Torbanite


Torbanite, also known as boghead coal or channel coal, is a variety of fine-grained black oil shale. It usually occurs as lenticular masses, often associated with deposits of Permian coals. Torbanite is classified as lacustrine type oil shale.
Torbanite is named after Torbane Hill near Bathgate in Scotland, its main location of occurrence. Torbanite found in Bathgate may have formations of bathvillite found within it.
Other major deposits of torbanite are found in Pennsylvania and Illinois, USA, in Mpumalanga in South Africa, in the Sydney Basin of New South Wales, Australia, the largest deposit of which is located at Glen Davis, and in Nova Scotia, Canada.
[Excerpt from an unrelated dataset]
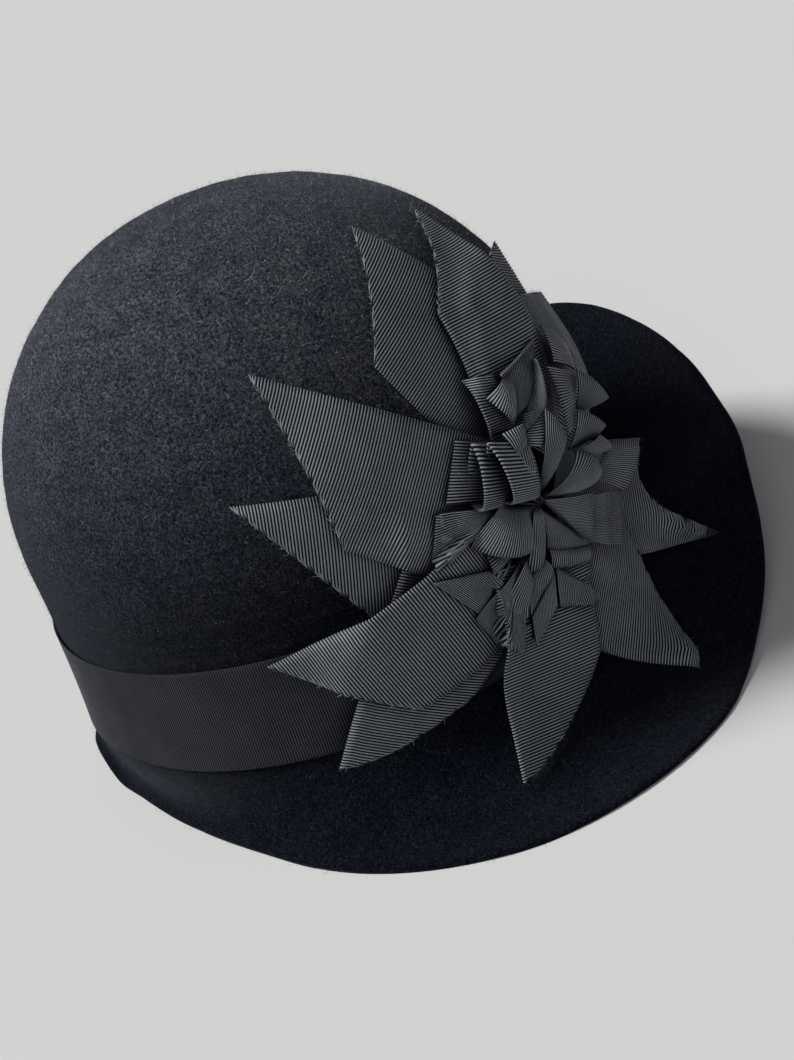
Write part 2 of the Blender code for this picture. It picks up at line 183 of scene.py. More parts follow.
# As in the solids, but for petal_far_up and petal_far_front, which are wider here, and petal_front,
# which is narrower and cut less on the slant
PETALS = (
    # name, bearing, width, shift, reach, cut, leave, tilt, arch
    ("petal_back_under", 165, 1.00, 0.08, 0.92, 0.42, 1.00, 0, 0.0),
    ("petal_low_back", 232, 0.87, -0.46, 0.92, 0.32, 0.60, 4, 0.2),
    ("petal_up_back", 112, 1.00, -0.48, 0.92, 0.28, 1.00, 0, 0.0),
    ("petal_far_up", 59, 0.66, 0.04, 0.84, 0.30, 0.60, 4, 0.2),
    ("petal_far_front", 42, 0.82, -0.05, 0.74, 0.24, 0.55, 6, 0.1),
    ("petal_front", -29, 0.84, -0.02, 0.93, 0.29, 0.30, 16, 0.0),
    ("petal_back", 137, 1.00, 0.16, 0.96, 0.43, 0.80, 3, 0.1),
    ("petal_up", 80, 0.70, -0.10, 1.00, 0.37, 1.00, 0, 0.2),
    ("petal_low_front", -57, 0.95, -0.18, 0.86, 0.34, 0.32, 20, 0.0),
    ("petal_back_low", 194, 0.92, 0.18, 0.93, 0.31, 0.80, 4, 0.3),
    ("petal_low", 252, 0.90, 0.04, 0.86, 0.27, 0.38, 25, 0.2),
)

PETAL_BENDS = {
    # name: in millimetres, how far the tip swings, the clockwise side and the other side bulge, the
    # tip draws in and lifts, the clockwise side curls up, and the cut is hollowed
    "petal_back_under": (0, 0, 0, 0, 0, 0, 0),
    "petal_low_back": (0, 0, 6, 0, 1, 0, -4),
    "petal_up_back": (0, 0, 2, 0, 1, 1, 0),
    "petal_far_up": (4, 10, 0, 0, 0, 1, 0),
    "petal_far_front": (11, 7, 0, 0, 0, 8, 0),
    "petal_front": (0, 4, 0, 0, 2, 1, 15),
    "petal_back": (0, 0, 0, 0, 1, 1, 0),
    "petal_up": (-2, 1, -1, 0, 1, 1, 0),
    "petal_low_front": (0, 4, 7, 4, 2, 4, -4),
    "petal_back_low": (0, -2, 1, 0, 2, 0, 0),
    "petal_low": (-5, 1, 2, 0, 1, 1, -3),
}


# The hat's form

def hat_origin():
    """Where the foot of the crown's axis lies in the frame: straight below the crown's top."""
    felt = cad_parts["felt_body"].data
    top = max((v.co for v in felt.vertices), key=lambda co: co.z)
    return np.array([top.x, top.y, top.z - CROWN_HEIGHT])


ORIGIN = hat_origin()


def crown_share(height):
    """How wide the crown is at heights above its foot, as a share of its width at the foot."""
    low = np.clip(height / WALL_HEIGHT, 0, 1)
    climb = np.clip((height - WALL_HEIGHT) / (CROWN_HEIGHT - WALL_HEIGHT), 0, 1)
    dome = np.maximum(NUDGE**2, 1 - climb**DOME_POWER) ** (1 / DOME_POWER)
    return (1 - WALL_TAPER * (1 - (1 - low) ** 2)) * dome


def crown_points(azimuths, heights):
    """Points on the crown's outside, at azimuths in degrees and heights above its foot."""
    angle = np.radians(azimuths)
    share = crown_share(heights)
    x = CROWN_WIDTH / 2 * share * np.cos(angle)
    y = CROWN_LENGTH / 2 * share * np.sin(angle)
    return np.stack([x, y, heights + 0 * angle], axis=-1)


def onto_crown(places):
    """The nearby points of the crown, its wall carried on downwards, and the normals there."""
    for _ in range(ONTO_CROWN_ROUNDS):
        x, y, z = places.T
        share = crown_share(z)
        slope = (crown_share(z + NUDGE) - crown_share(z - NUDGE)) / (2 * NUDGE)
        square = (2 * x / CROWN_WIDTH) ** 2 + (2 * y / CROWN_LENGTH) ** 2
        gradient = np.stack(
            [
                8 * x / (CROWN_WIDTH * share) ** 2,
                8 * y / (CROWN_LENGTH * share) ** 2,
                -2 * square * slope / share**3,
            ],
            axis=-1,
        )
        miss = (square / share**2 - 1) / np.sum(gradient**2, axis=-1)
        places = places - gradient * miss[:, None]
    return places, gradient / np.linalg.norm(gradient, axis=-1, keepdims=True)


def flower_frame():
    """The flower's middle on the crown, the normal, and the directions to the front and upwards."""
    start = crown_points(np.array([FLOWER_AZIMUTH]), np.array([FLOWER_HEIGHT]))
    places, normals = onto_crown(start)
    place, normal = places[0], normals[0]
    up = np.array([0.0, 0.0, 1.0])
    up -= normal * (up @ normal)
    up /= np.linalg.norm(up)
    return place, normal, np.cross(up, normal), up


FLOWER = flower_frame()


def walk(flat, leave=1.0, tilt=0.0):
    """Where one comes to on the crown, going straight over it from the flower's middle.

    Flat is an array of distances to the front and upwards. Past the distance named leave one goes
    on straight through the air, tilted outwards in degrees. Returns the places and the normals.
    """
    place, normal, front, up = FLOWER
    distance = np.maximum(np.hypot(flat[:, 0], flat[:, 1]), NUDGE)
    heading = (flat[:, :1] * front + flat[:, 1:] * up) / distance[:, None]
    on_crown = np.minimum(distance, leave)
    steps = math.ceil(on_crown.max() / WALK_STEP)
    places = np.tile(place, (len(flat), 1))
    normals = np.tile(normal, (len(flat), 1))
    for _ in range(steps):
        places, normals = onto_crown(places + heading * (on_crown / steps)[:, None])
        heading = heading - normals * np.sum(heading * normals, axis=1, keepdims=True)
        heading /= np.linalg.norm(heading, axis=1, keepdims=True)
    in_air = (distance - on_crown)[:, None]
    angle = math.radians(tilt)
    outwards = heading * math.cos(angle) + normals * math.sin(angle)
    tilted = normals * math.cos(angle) - heading * math.sin(angle)
    flying = in_air > 0
    return places + outwards * in_air, np.where(flying, tilted, normals)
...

Organic matter in torbanite is derived from lipid-rich microscopic plant remains similar in appearance to the fresh-water colonial green alga Botryococcus braunii. This evidence and extracellular hydrocarbons produced by the alga have led scientists to examine the alga as a source of Permian torbanites and a possible producer of biofuels. Torbanite consists of subordinate amounts of vitrinite and inertinite; however, their occurrence vary depending on deposits.
Torbanite typically comprises 88% carbon and 11% hydrogen. Paraffin oil can be distilled from some forms of torbanite, a process discovered and patented by James Young in 1851.